Komentarze: 3
Setna notka :)
Powinna być jakaś wyjątkowa ... ale nie będzie z prostej przyczyny. Źle się czuję :(((( Nos mam zatkany, w gardle mnie drapie, łamie w kościach i w ogóle... przed chwilą obejrzałam sobie film, a teraz siedzę, opycham się dumlami i oglądam śmieszne obrazki na stronce joe monster. Moje kochanie pojechało do znajomego robić z kompem, a ja tak za nim tęsknię, że mnie tu zaraz skręci na amen. Jutrzejsze kolokwium zostało przeniesione na za tydzień, więc nie uczę się niczego dzisiaj,wcześniej trochę poczytałam "Biały oleander", potem spałam no a teraz jw. Do dupy mam samopoczucie. Choć - jak zawsze-dzisiejszy dzień miał też pozytywne akcenty. Dwa. Po pierwsze: odezwał się na gg D. W końcu naprawili mu net. Czekałam ok. 3 miechy na tą chwilę :) Po drugie: J. (brat mojego R.) był dzisiaj na badaniach i podobno wszystko jest ok.
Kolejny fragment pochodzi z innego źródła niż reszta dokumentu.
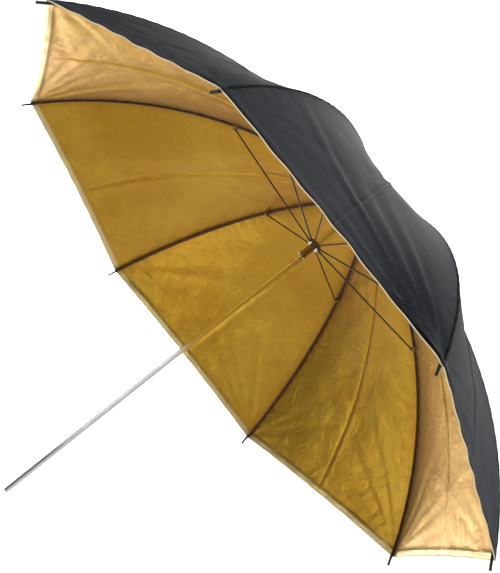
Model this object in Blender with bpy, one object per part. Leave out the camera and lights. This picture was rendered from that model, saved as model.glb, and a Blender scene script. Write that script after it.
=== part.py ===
"""Studio umbrella reflector, standing open. Metres, +Z up.

The shaft lies along +Y with its free end at the origin, and the gold side of the canopy faces -Y.
Rib 1 points up, and the others follow anticlockwise as seen from the free end of the shaft.
Pieces that swing with a rib are modelled in that rib's own plane: X outwards from the shaft,
Y along the shaft towards the apex, Z towards the next rib, zero on the rib's pivot.
"""

import math

import bmesh
import bpy
from mathutils import Matrix, Vector

# Driving dimensions
RIB_COUNT = 8
RIM_RADIUS = 0.510  # shaft axis to a corner of the canopy
RIB_BEND_RADIUS = 0.6188  # an open rib is an arc of this radius
RIM_Y = 0.4226  # the plane of the canopy's corners
SHAFT_RADIUS = 0.0040
SHAFT_BORE = 0.0032
PIVOT_RADIUS = 0.0085  # shaft axis to the rib pivots, and to the stretchers' inner ends
JOINT_RADIUS = 0.2474  # shaft axis to the rib where a stretcher meets it
JOINT_DROP = 0.0040  # rib centreline to the stretcher's rivet
RIB_RADIUS = 0.0014
STRETCHER_RADIUS = 0.0012
TONGUE = 0.0008  # half the thickness of a flattened rod end
SLOT = 0.0012  # half the width of a slot that takes a flattened end
GAP = 0.0004  # between pieces that touch or slide
CANOPY_STANDOFF = 0.0036  # rib centreline to the canopy's inner face
CANOPY_THICKNESS = 0.0010
PANEL_SAG = 0.010  # how far the middle of a panel is pulled in from a straight chord
HEM_DIP = 0.004  # how far the middle of a hem is cut back from a straight line
APEX_HOLE = 0.0060  # radius of the hole the shaft passes through

# Worked out from them
RIB_ANGLE = 2 * math.pi / RIB_COUNT
BEND_CENTRE_Y = RIM_Y - math.sqrt(RIB_BEND_RADIUS**2 - RIM_RADIUS**2)
NOTCH_Y = BEND_CENTRE_Y + math.sqrt(RIB_BEND_RADIUS**2 - PIVOT_RADIUS**2)
CANOPY_TOP_Y = BEND_CENTRE_Y + RIB_BEND_RADIUS + CANOPY_STANDOFF + CANOPY_THICKNESS
JOINT_BEND = math.asin(JOINT_RADIUS / RIB_BEND_RADIUS)
JOINT_X = (RIB_BEND_RADIUS - JOINT_DROP) * math.sin(JOINT_BEND) - PIVOT_RADIUS
JOINT_Y = BEND_CENTRE_Y + (RIB_BEND_RADIUS - JOINT_DROP) * math.cos(JOINT_BEND) - NOTCH_Y
RUNNER_Y = NOTCH_Y + 2 * JOINT_Y  # a stretcher is as long as the rib's inner part
STRETCHER_LENGTH = math.hypot(JOINT_X, JOINT_Y)
STRETCHER_SLOPE = math.atan2(JOINT_Y, -JOINT_X)  # from the rivet down to the runner

# Fittings
PIN_RADIUS = 0.0008
PIN_HOLE = PIN_RADIUS + 0.0003
EYE_RADIUS = 0.0022
EYE_HOLE = 0.0009
WIRE_RADIUS = 0.00045
NOTCH_RADIUS = 0.0108
NOTCH_TOP = 0.0022
NOTCH_BOTTOM = -0.0036
NOTCH_HUB_RADIUS = 0.0058
NOTCH_HUB_BOTTOM = -0.0080
NOTCH_PIN_Y = -0.0058
RUNNER_RADIUS = 0.0105
RUNNER_HALF_FLANGE = 0.0035
RUNNER_SLEEVE_RADIUS = 0.0056
RUNNER_SLEEVE_LENGTH = 0.0240
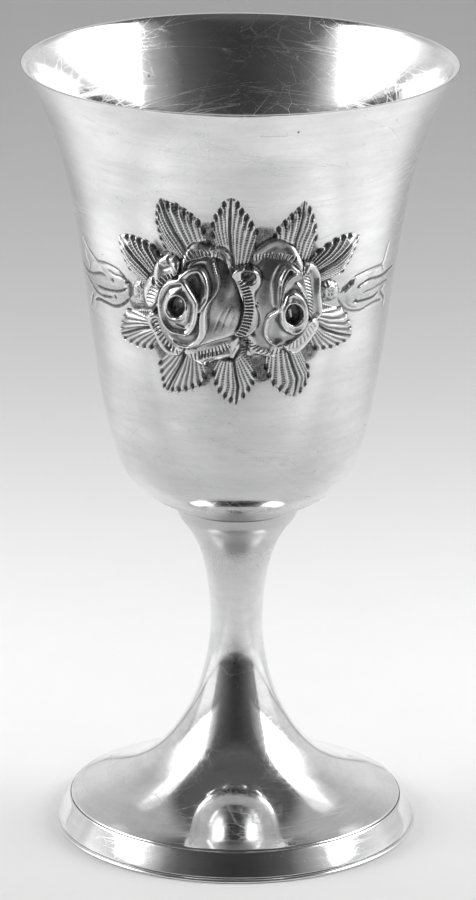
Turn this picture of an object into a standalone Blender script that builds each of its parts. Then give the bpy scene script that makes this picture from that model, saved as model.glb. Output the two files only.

Muszę z nim jak najszybciej pogadać i dowiedzieć się dokładniej bo strasznie się martwiłam (R. też ... nie wiedziałam nawet jak go pocieszyć bo choroba jaką podejrzewają u J. jest nieuleczalna i naprawdę straszna... ale pisałam już o tym).
No dobra, kończę bo okropnie się czuję...
"Tak mi Ciebie brak..."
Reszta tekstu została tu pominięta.